Shows four categories which NVIDIA expcts to be its future growth drivers: gaming, VR, deep learning/AI, and self-driving vehicles.

Image source: NVIDIA 2016 annual meeting.

Where NVIDIA's business is heading

We can't know for sure what NVIDIA's business will look like far down the road, but we can get a good idea of what it will look like in the near future, based on the growth rates of its segments and platforms.

Here are the Q1 year-over-year revenue growth rates of the segments and platforms:

  • GPU segment: 45%.
  • Tegra segment: 105%.
  • Gaming platform: 49%.
  • Data-center platform: 186%.
  • Professional visualization platform: 8%.
  • Auto platform: 24%.

The Tegra segment has been growing faster than the GPU business, so it's becoming a larger percentage of NVIDIA's total revenue.

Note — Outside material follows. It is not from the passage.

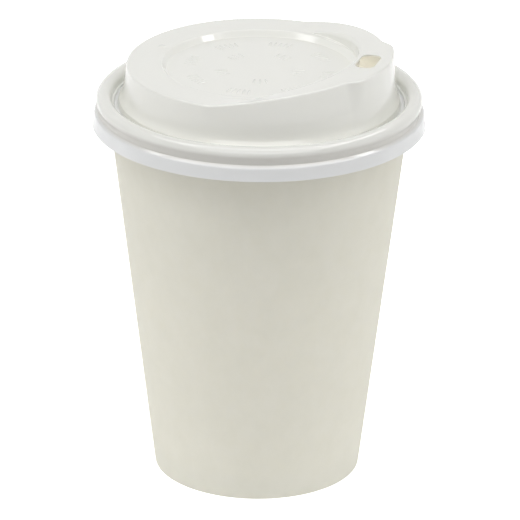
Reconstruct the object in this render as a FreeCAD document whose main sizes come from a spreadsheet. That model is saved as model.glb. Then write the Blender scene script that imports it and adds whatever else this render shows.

It seems likely this dynamic will continue because of the success of NVIDIA's DRIVE PX 2 platform. 

As to platforms, data center is on track to become a bigger portion of the company's overall business. It seems likely that auto will become a more important part of NVIDIA's business as well, given the number of automakers and others adopting the DRIVE PX 2 platform for their self-driving-car initiatives. (DRIVE PX 2 comes in various configurations, ranging from one mobile processor -- Tegra -- to two mobile processors and two discrete GPUs.  So it drives growth for both the Tegra and GPU segments.)

It's possible that professional visualization could become a more important part of NVIDIA's business, as the still-nascent but fast-growing technologies of virtual reality (VR) and augmented reality (AR) are widely expected to take off in the not-too-distant future.